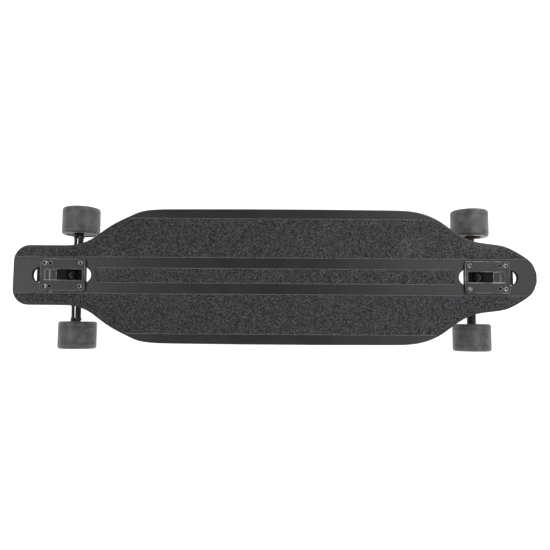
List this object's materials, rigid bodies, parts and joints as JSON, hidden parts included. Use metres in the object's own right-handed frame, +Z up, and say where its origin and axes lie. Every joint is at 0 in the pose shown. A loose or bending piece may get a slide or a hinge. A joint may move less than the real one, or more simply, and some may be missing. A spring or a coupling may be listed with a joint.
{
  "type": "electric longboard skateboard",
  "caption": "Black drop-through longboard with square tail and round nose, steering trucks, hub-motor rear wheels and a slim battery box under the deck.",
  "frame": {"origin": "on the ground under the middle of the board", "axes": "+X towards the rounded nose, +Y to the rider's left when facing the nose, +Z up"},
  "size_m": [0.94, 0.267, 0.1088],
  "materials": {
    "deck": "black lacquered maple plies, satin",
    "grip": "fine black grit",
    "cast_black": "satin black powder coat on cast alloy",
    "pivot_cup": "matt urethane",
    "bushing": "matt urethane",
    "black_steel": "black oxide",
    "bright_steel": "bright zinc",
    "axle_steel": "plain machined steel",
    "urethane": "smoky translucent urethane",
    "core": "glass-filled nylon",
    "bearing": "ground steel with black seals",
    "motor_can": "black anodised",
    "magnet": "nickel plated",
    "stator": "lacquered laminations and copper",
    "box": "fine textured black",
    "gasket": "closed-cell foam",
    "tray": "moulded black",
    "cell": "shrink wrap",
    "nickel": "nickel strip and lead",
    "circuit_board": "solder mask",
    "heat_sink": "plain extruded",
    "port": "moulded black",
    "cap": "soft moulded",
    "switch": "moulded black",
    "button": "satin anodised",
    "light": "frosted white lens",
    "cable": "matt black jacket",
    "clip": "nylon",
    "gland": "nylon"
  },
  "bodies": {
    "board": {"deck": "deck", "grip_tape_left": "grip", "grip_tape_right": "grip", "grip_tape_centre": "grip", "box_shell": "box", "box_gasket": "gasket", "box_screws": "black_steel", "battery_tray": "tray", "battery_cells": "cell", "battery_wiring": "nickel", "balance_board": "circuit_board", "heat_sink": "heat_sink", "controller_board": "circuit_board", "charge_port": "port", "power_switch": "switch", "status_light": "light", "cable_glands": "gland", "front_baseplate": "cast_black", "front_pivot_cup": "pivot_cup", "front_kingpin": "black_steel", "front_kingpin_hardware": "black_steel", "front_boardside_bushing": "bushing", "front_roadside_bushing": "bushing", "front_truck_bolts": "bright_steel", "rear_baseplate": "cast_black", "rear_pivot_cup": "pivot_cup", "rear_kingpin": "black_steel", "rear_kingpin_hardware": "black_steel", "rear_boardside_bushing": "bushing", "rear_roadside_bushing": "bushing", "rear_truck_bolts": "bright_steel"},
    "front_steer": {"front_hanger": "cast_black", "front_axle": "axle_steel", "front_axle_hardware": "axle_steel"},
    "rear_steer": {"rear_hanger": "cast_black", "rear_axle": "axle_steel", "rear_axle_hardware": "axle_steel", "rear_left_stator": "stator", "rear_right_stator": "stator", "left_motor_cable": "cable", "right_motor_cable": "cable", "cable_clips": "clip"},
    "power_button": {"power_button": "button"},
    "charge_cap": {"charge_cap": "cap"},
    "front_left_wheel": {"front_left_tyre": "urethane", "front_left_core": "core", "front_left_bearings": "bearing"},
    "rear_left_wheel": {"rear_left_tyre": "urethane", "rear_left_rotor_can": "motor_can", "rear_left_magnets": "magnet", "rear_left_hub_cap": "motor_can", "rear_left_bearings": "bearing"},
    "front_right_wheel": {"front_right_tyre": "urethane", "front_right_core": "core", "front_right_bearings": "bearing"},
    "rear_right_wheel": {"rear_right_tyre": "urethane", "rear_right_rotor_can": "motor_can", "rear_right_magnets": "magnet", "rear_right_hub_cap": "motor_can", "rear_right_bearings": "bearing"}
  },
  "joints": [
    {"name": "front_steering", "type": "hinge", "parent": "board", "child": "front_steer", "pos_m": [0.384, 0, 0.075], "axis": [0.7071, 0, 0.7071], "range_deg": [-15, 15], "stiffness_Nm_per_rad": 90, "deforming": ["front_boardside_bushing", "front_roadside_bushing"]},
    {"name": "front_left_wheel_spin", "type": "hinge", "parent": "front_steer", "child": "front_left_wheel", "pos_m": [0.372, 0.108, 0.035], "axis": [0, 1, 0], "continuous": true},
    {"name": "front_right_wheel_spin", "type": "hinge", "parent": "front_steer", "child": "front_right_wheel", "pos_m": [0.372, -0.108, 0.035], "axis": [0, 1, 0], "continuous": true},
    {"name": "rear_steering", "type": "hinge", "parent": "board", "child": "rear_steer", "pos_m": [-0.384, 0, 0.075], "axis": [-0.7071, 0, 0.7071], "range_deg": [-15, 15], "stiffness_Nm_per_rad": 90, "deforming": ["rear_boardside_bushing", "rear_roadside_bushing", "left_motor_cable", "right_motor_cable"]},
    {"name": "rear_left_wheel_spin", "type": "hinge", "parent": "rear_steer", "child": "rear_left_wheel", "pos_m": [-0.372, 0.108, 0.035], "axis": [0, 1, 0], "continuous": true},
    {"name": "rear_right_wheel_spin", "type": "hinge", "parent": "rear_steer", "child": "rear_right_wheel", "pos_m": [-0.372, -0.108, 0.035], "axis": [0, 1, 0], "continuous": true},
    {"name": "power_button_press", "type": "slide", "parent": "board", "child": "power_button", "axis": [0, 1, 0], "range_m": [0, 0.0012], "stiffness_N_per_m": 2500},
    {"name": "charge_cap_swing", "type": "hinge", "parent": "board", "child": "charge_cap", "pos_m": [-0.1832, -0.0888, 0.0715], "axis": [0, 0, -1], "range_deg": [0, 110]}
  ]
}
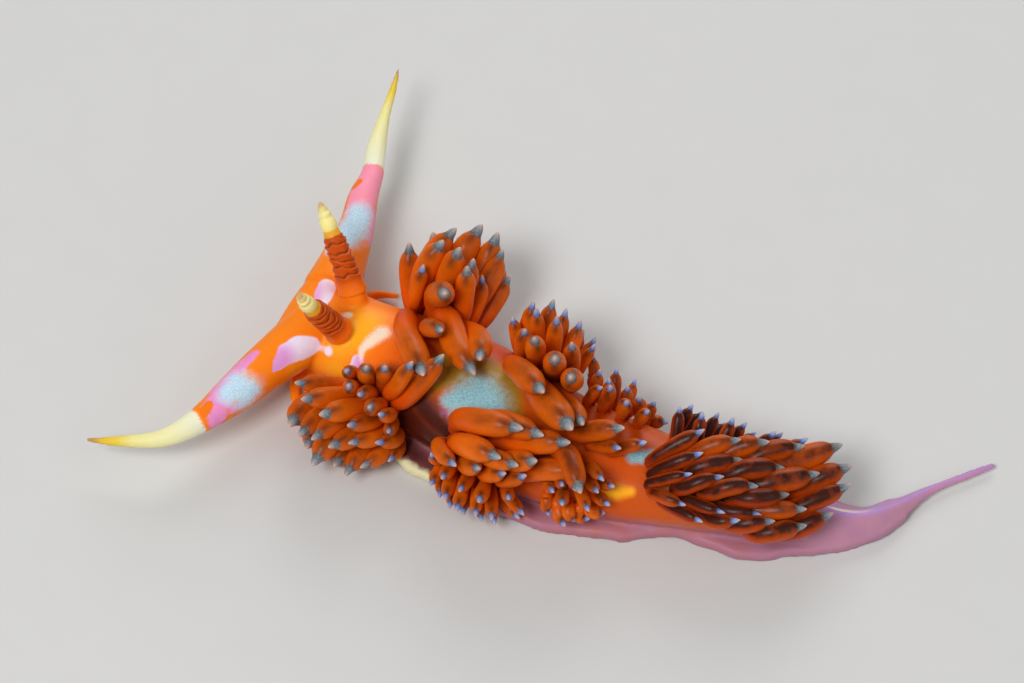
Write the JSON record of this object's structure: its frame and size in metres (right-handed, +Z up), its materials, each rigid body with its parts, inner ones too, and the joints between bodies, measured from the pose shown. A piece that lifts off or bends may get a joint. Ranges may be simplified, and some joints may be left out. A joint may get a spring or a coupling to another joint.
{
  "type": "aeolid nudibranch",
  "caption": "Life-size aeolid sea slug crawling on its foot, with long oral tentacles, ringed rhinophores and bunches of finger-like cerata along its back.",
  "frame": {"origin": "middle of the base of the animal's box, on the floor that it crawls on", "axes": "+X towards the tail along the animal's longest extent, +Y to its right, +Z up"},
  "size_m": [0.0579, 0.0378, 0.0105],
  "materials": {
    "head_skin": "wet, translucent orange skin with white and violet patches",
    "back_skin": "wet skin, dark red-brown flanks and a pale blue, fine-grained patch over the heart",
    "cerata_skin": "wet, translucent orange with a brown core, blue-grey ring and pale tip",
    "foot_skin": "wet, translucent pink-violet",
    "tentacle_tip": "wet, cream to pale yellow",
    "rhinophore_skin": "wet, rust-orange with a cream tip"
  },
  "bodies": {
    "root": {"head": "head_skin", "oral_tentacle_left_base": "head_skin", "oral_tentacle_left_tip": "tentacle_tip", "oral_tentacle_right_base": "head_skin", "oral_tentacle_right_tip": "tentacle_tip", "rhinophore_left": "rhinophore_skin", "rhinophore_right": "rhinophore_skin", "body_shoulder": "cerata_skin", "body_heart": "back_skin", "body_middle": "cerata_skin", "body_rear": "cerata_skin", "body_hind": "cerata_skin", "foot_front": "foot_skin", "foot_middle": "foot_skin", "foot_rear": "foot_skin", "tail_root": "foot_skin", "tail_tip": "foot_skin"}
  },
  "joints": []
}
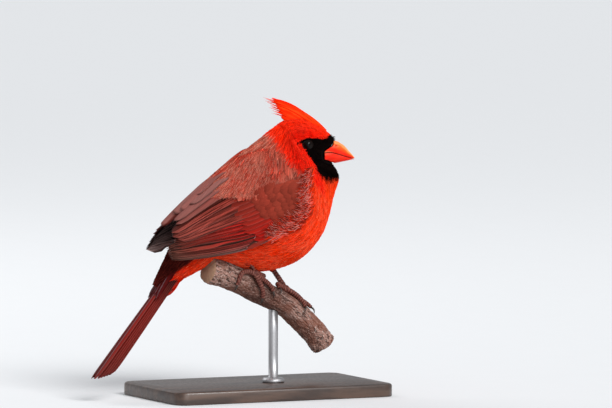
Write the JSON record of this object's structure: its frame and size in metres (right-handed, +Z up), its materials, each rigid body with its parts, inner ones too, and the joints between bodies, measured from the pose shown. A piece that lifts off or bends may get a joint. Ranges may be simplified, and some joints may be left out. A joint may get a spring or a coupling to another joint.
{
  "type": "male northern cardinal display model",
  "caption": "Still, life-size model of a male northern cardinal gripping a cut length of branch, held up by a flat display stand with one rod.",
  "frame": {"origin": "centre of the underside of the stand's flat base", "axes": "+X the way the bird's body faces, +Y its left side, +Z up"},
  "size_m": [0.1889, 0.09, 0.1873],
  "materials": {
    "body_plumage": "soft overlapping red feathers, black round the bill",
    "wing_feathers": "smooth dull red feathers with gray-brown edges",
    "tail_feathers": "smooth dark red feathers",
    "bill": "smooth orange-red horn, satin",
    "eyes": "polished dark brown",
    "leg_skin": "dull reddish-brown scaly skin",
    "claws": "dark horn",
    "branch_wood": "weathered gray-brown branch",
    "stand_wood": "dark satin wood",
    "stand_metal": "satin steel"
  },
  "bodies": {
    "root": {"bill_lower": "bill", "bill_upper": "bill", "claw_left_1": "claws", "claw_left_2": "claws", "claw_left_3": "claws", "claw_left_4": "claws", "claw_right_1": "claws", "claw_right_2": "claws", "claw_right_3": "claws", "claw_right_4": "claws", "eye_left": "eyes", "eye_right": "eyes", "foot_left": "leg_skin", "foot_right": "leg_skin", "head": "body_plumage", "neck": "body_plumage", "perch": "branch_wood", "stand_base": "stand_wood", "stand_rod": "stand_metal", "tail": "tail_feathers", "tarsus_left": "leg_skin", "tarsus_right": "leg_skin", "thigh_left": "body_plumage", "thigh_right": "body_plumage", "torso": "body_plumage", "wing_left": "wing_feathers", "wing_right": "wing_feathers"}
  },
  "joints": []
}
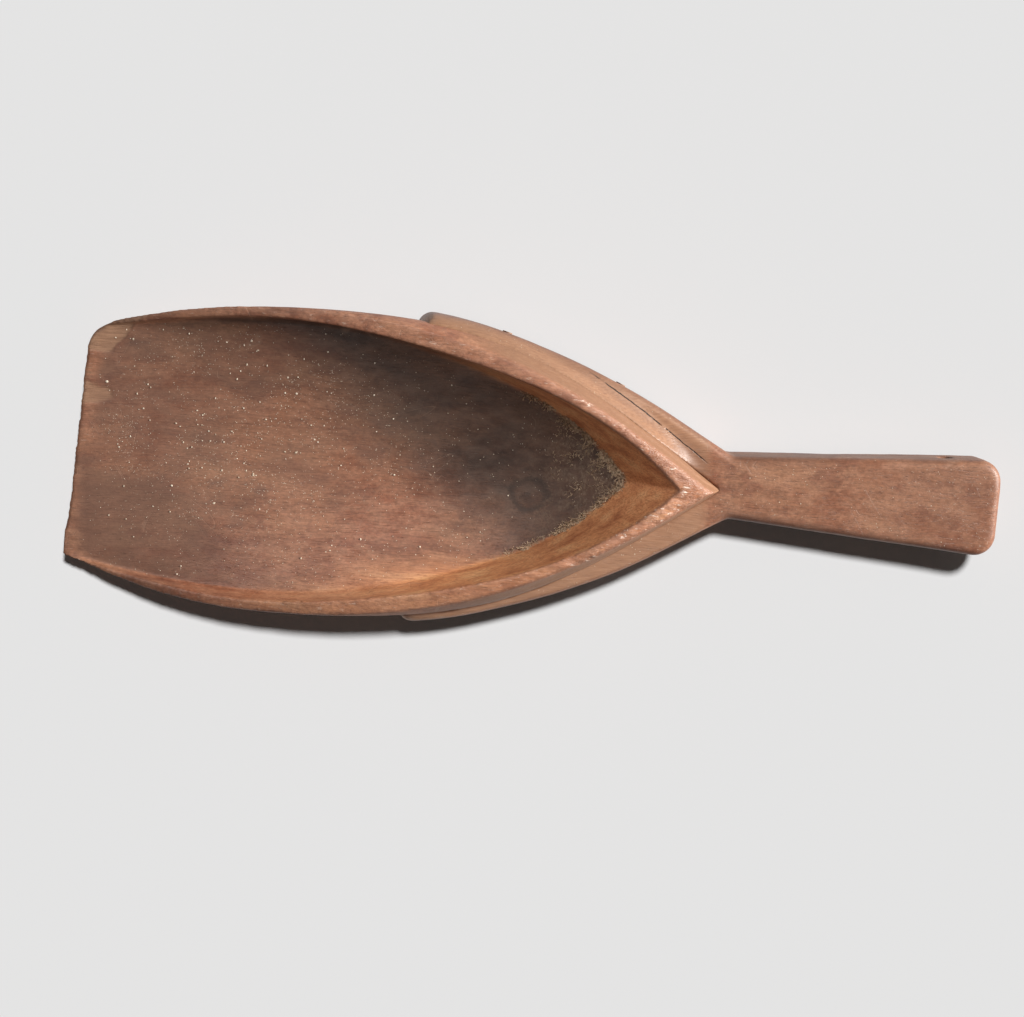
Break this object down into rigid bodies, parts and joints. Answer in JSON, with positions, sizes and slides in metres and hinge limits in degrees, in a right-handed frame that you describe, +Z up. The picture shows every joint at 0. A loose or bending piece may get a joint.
# # # # #
--- Do this ---
From the listing above, copy out each line where the word "parts" appears.

--- Completed exercise ---
List this object's materials, rigid bodies, parts and joints as JSON, hidden parts included. Use metres in the object's own right-handed frame, +Z up, and say where its origin and axes lie. Every joint is at 0 in the pose shown. A loose or bending piece may get a slide or a hinge. A joint may move less than the real one, or more simply, and some may be missing. A spring or a coupling may be listed with a joint.
Write the JSON record of this object's structure: its frame and size in metres (right-handed, +Z up), its materials, each rigid body with its parts, inner ones too, and the joints between bodies, measured from the pose shown. A piece that lifts off or bends may get a joint. Ranges may be simplified, and some joints may be left out. A joint may get a spring or a coupling to another joint.
Write the JSON record of this object's structure: its frame and size in metres (right-handed, +Z up), its materials, each rigid body with its parts, inner ones too, and the joints between bodies, measured from the pose shown. A piece that lifts off or bends may get a joint. Ranges may be simplified, and some joints may be left out. A joint may get a spring or a coupling to another joint.
Break this object down into rigid bodies, parts and joints. Answer in JSON, with positions, sizes and slides in metres and hinge limits in degrees, in a right-handed frame that you describe, +Z up. The picture shows every joint at 0. A loose or bending piece may get a joint.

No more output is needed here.